I set aside some time to design the front cover of my next book. I’m excited to share this – but that’s always the case. It’s substantially complete. In fact, it sidelined another book, also substantially complete, but the content in this might force me to change the other one. It should be ready for February. I share the current state of the Abstract
This book is meant to be an academic monograph, whilst the other, working title: The Competency Paradox, is more of a polemic.

As I mentioned in another post, it builds upon and reorients the works of George Lakoff, Jonathan Haidt, Kurt Gray, and Joshua Greene. I’ve already revised and extended Gallie’s essentially contested concepts in A Language Insufficiency Hypothesis in the form of Contestables, but I lean on them again here.
Abstract
Contemporary moral and political discourse is marked by a peculiar frustration: disputes persist even after factual clarification, legal process, and good-faith argumentation have been exhausted. Competing parties frequently agree on what happened, acknowledge that harm occurred, and yet remain irreconcilably divided over whether justice has been served. This persistence is routinely attributed to misinformation, bad faith, or affective polarisation. Such diagnoses are comforting. They are also often wrong.
This paper advances a different claim. Certain conflicts are not primarily epistemic or semantic in nature, but ontological. They arise from incompatible orientations that structure how agents register salience, threat, authority, autonomy, and legitimacy. These orientations are genealogically shaped through enculturation, institutions, and languaged traditions, yet operationally they function prior to linguistic articulation: salience fires before reasons are narrated. Moral vocabulary enters downstream, tasked with reconciling commitments that were never shared.
From this perspective, the instability of concepts such as justice is not the primary problem but a symptom. Justice belongs to a class of Contestables (in Gallie’s sense, PDF): action-authorising terms that appear determinate while remaining untethered from shared reference under ontological plurality. Appeals to clearer definitions, better process, or shared values therefore misfire. They presume a common ontological ground that does not, in fact, exist.
When institutions are nevertheless required to act, they cannot adjudicate between ontologies. They can only select. Courts, juries, regulatory bodies, and enforcement agencies collapse plural interpretations into a single outcome. That outcome is necessarily experienced as legitimate by those whose orientation it instantiates, and as injustice by those whose orientation it negates. No procedural refinement can eliminate this asymmetry. At best, procedure dampens variance, distributes loss, and increases tolerability.

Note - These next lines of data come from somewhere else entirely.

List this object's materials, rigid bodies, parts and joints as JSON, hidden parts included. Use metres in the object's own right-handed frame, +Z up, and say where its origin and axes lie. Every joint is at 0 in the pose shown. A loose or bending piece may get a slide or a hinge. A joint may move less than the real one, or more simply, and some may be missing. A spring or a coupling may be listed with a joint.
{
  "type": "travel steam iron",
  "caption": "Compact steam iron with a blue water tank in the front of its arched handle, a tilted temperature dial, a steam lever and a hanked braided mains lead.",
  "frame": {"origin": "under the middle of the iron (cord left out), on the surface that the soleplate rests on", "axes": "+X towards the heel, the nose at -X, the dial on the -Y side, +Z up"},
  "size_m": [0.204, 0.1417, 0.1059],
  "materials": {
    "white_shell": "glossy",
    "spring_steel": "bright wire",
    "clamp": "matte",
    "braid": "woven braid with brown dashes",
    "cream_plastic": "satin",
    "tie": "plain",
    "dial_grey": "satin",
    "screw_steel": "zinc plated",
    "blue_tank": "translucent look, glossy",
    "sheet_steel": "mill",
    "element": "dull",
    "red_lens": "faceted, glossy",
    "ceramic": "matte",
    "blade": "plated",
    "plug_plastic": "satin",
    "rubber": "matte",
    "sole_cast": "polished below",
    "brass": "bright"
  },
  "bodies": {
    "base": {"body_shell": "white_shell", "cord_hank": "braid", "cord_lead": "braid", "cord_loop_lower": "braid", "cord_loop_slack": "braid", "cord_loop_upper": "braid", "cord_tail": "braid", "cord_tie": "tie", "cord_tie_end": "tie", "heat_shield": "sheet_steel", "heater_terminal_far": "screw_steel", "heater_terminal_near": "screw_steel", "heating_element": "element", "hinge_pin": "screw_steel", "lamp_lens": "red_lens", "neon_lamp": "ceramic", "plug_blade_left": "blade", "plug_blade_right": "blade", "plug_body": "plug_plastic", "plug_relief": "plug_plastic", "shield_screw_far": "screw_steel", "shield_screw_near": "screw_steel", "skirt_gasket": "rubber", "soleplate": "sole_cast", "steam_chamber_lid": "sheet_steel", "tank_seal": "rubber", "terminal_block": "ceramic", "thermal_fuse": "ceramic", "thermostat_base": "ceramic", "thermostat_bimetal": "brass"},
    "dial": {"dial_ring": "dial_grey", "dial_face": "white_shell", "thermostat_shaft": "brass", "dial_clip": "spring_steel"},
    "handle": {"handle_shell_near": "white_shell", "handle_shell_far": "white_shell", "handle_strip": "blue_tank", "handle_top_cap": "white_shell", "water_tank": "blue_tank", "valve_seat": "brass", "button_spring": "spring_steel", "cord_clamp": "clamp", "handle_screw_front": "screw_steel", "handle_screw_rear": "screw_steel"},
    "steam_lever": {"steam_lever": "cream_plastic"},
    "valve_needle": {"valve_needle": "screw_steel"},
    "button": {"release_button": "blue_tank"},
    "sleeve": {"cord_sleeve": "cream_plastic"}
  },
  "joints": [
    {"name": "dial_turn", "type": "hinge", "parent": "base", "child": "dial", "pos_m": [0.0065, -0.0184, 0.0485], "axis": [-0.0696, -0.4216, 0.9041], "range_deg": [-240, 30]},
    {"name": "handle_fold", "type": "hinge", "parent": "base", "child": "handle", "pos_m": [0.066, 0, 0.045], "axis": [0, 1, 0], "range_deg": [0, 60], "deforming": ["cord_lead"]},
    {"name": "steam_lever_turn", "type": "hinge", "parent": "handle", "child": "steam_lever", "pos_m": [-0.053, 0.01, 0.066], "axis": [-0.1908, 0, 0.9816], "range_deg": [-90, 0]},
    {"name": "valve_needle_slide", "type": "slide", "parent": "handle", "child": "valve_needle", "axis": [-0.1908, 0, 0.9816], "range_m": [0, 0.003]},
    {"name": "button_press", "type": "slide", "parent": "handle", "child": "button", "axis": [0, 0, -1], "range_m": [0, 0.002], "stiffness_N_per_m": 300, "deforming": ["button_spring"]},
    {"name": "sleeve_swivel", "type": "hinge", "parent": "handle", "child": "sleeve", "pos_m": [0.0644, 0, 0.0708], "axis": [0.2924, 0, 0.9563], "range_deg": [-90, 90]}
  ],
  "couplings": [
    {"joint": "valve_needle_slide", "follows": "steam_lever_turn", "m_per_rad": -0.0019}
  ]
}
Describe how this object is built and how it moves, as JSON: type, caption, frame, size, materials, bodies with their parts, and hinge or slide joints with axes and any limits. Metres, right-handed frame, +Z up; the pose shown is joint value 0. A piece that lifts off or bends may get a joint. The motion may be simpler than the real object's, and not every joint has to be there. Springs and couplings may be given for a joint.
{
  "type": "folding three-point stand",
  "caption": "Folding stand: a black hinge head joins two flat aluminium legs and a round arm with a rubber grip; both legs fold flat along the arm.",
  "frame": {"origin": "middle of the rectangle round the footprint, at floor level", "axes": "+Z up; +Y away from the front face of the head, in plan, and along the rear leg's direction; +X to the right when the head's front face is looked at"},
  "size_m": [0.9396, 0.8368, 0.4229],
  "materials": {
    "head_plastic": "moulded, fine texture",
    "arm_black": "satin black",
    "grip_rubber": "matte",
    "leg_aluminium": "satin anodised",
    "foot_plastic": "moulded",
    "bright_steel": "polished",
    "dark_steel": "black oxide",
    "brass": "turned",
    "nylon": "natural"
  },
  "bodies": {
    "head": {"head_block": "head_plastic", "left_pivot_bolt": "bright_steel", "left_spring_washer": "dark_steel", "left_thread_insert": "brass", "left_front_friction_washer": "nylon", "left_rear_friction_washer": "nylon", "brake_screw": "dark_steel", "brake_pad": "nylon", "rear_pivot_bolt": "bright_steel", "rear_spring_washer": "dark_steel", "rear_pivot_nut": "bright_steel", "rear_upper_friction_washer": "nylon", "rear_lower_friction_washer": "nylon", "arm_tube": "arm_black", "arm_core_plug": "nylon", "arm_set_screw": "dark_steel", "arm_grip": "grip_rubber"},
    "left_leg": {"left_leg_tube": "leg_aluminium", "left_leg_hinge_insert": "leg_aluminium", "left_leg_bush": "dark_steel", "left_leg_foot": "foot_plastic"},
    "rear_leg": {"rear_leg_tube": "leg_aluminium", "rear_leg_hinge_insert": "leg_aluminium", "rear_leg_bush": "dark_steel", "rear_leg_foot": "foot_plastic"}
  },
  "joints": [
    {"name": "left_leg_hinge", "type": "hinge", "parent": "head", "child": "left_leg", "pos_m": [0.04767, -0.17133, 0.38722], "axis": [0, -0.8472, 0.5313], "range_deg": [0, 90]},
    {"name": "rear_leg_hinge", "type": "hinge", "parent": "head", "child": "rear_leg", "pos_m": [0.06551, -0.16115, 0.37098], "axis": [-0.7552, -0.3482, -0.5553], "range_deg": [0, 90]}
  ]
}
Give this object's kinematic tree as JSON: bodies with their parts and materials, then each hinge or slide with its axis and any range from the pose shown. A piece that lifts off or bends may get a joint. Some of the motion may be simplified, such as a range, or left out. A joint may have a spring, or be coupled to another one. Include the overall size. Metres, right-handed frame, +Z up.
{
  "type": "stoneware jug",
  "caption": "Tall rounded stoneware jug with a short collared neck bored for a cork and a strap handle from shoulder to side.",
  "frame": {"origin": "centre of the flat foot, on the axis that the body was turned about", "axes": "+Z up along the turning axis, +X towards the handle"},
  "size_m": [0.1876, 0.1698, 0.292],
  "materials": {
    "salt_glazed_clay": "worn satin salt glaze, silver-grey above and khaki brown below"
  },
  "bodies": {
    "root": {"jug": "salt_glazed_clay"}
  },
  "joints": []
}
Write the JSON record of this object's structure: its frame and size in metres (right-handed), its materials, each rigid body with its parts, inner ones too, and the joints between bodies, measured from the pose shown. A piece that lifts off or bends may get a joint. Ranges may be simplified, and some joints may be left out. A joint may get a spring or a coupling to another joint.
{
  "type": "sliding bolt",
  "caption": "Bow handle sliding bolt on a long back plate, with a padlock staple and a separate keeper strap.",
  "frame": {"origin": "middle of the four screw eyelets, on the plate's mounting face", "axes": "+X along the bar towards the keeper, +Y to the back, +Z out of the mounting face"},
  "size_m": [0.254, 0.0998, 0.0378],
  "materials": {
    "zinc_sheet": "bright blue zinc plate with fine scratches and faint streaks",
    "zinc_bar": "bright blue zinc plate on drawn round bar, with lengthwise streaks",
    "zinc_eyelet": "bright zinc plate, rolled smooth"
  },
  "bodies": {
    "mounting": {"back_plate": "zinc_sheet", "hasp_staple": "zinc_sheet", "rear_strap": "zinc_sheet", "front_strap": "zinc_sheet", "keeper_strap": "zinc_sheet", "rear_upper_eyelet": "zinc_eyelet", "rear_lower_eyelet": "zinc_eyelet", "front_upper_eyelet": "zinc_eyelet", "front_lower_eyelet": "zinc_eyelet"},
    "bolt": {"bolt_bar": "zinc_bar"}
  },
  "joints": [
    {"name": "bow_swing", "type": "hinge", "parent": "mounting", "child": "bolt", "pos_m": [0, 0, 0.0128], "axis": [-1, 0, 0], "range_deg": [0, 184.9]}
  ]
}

Crucially, the selection itself is constrained but underdetermined. Even within formal structures, human judgment, discretion, mood, confidence, fear, and narrative framing play a decisive role. Following Keynes, this irreducible contingency may be described as animal spirits. In formal terms, institutional outcomes are sampled from a constrained space of possibilities, but the reaction topology remains structurally predictable regardless of which branch is taken.
The consequence is stark but clarifying: outrage is not evidence that a system has failed to deliver justice; it is evidence that plural ontological orientations have been forced through a single decision point. Where semantic reconciliation is structurally unavailable, exogenous power is the dominant near-term mediator. Power does not resolve the conflict; it pauses it and stabilises meaning sufficiently for coordination to continue.
This analysis does not deny the reality of harm, the importance of law, or the necessity of institutions. Nor does it lapse into nihilism or indifference. Rather, it reframes the problem. In ontologically plural environments, the task is not moral convergence but maintenance: containing collision, resisting premature coherence, and designing institutions that minimise catastrophic failure rather than promising final resolution.
The argument developed here predates any particular event. Its value lies precisely in its predictive capacity. Given plural ontologies, untethered contestables, and institutions that must act, the pattern of reaction is invariant. The surface details change; the structure does not.
What follows is not a proposal for reconciliation. It is a diagnosis of why reconciliation is so often a category error, and why pretending otherwise is making things worse.